Il professor Augusto Fantozzi, 77 anni, ministro con Dini (1995, alle Finanze), poi col primo Prodi (1996, al Commercio estero). Soprattutto celebre per essere stato il commissario straordinario della liquidazione di Alitalia, tra il 2008 e il 2011. Parcelle da capogiro. Fantozzi sta nel gruppo dei sette su cui il gip deve ancora decidere. L’avvocato D’Avirro ha già emesso un comunicato in difesa del suo assistito: «Il professore è completamente e indubitabilmente estraneo ai fatti in contestazione in primo luogo perché era già andato in pensione all’epoca degli avvenimenti oggetto di indagine. La sua integrità è altresì testimoniata da una limpida e unanimemente apprezzata carriera accademica. Il professore sarà lieto di fornire tutti i chiarimenti necessari nell’incontro con i magistrati, che auspica possa avvenire il prima possibile». La ministra Fedeli, che a quanto risulta non ha alcun ruolo nell’indagine, s’è detta però decisa ad andare fino in fondo. I professori universitari fanno parte, eventualmente, della classe dei criminali col colletto bianco, cioè particolarmente odiosi. Nonostante questo sarà bene ricordare che fino a sentenza sono tutti innocenti. I buchi nell’acqua della magistratura, negli ultimi tempi, sono stati davvero notevoli.
• Di che li accusano?
Corruzione. In sostanza: i docenti in questione vengono chiamati di continuo a far parte di commissioni che, sulla base dei titoli e dei curricula, concedono o no l’abilitazione all’insegnamento del Diritto tributario. A Firenze una commissione avrebbe chiesto a un candidato dotato di troppi titoli di ritirarsi: non lui doveva vincere, ma qualcun altro fornito di titoli inferiori. Al candidato con troppi titoli l’abilitazione sarebbe stata sicuramente concessa la prossima volta. Il candidato con troppi titoli, invece, ha denunciato i commissari autori della proposta indecente. Di qui sono partite intercettazioni e indagini più vaste. Giudici e guardia di finanza ci suggeriscono che il sistema di aggiustare gli esami è assai diffuso, nelle nostre università, al punto da esser quasi considerato normale. Forse è effettivamente normale. La sua faccia non manifesta alcuno stupore.
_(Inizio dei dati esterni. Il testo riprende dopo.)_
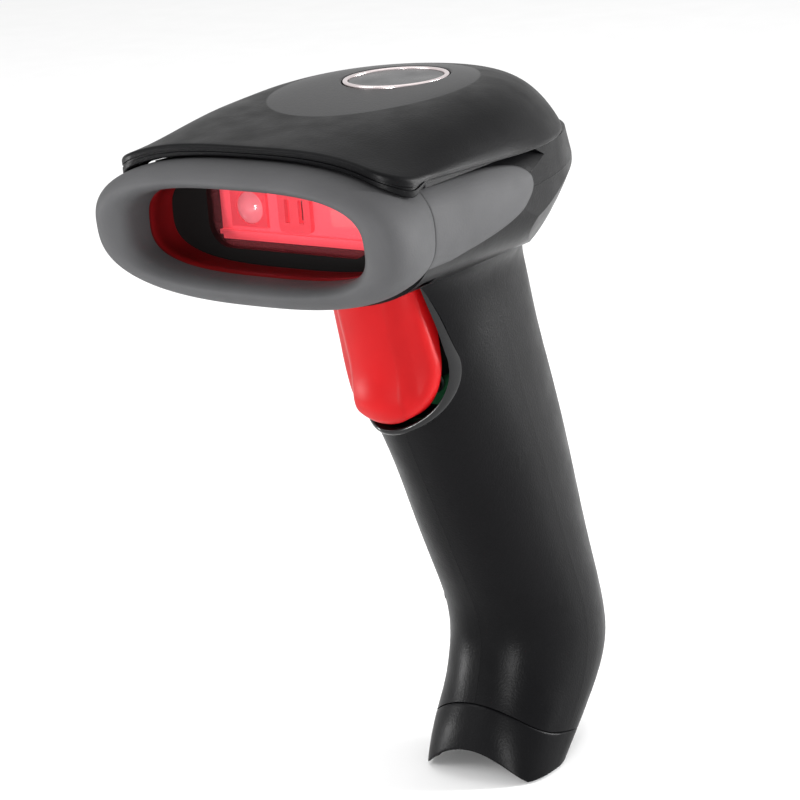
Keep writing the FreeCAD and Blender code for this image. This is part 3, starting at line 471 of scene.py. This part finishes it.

• Cosa vuole che mi stupisca?
La corruzione di questo tipo andrebbe inserita, direi, nel fenomeno del nepotismo, ciclicamento riscoperto da quotidiani e settimanali, che mettono a confronto nomi e cognomi e rivelano per questa via ragnatele insospettabili di parentele e interessi. Col sistema di accostare nomi e cognomi la rivista Proceeding of the National Academy of Sciences (Pnas) dell’Accademia delle scienze degli Stati Uniti ha scoperto che, relativamente al nepotismo universitario, siamo al primo posto nel mondo. Tuttavia il fenomeno, particolarmente intenso al Sud, sarebbe in calo. Stefano Allesina, uno degli autori della ricerca, spiega: «La riforma universitaria del 2010 (ministro Gelmini - ndr
) ha proibito di assumere parenti dei docenti ma, soprattutto, la diminuzione è data dai pensionamenti e dalla riduzione delle assunzioni». Naturalmente è sempre possibile che io qui assuma il parente tuo e tu lì assuma il parente mio.
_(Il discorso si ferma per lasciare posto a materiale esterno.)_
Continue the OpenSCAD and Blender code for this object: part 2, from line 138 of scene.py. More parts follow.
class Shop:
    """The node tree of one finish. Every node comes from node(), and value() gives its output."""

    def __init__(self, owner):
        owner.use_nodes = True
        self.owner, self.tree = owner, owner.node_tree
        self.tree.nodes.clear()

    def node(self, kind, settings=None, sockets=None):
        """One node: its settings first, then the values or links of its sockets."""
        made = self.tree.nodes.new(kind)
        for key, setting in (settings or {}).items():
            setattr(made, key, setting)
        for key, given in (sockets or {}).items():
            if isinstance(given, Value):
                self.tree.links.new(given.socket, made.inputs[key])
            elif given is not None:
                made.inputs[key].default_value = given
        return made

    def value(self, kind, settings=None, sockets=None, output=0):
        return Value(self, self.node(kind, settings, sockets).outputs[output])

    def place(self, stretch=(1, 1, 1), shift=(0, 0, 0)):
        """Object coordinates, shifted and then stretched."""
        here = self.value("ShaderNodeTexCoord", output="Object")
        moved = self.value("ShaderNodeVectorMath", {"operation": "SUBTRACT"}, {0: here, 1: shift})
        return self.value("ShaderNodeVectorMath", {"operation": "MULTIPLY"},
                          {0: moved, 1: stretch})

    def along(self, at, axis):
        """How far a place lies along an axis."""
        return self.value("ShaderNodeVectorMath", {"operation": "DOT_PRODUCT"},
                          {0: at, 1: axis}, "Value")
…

• È dovuto anche a questo il degrado della nostra università? Ma poi la nostra università è veramente tanto degradata?
Lo scorso giugno è uscito il Qs World University Ranking 2018, mega sondaggio annuale che coinvolge 75 mila accademici e 40 mila aziende. Al primo posto c’è sempre l’Mit. I nostri hanno recuperato qualche posizione, ma fino al 170° posto non appaiono università italiane. Poi c’è il Politecnico di Milano, l’università di Bologna (188a), la Normale e il Sant’Anna di Pisa (192i). Quando uscì la classifica, la nostra ministra Valeria Fedeli disse che si doveva essere orgogliosi del risultato. Non so, quattro atenei soltanto tra i primi duecento e relegati negli ultimi trenta posti sono un risultato di cui andare davvero orgogliosi?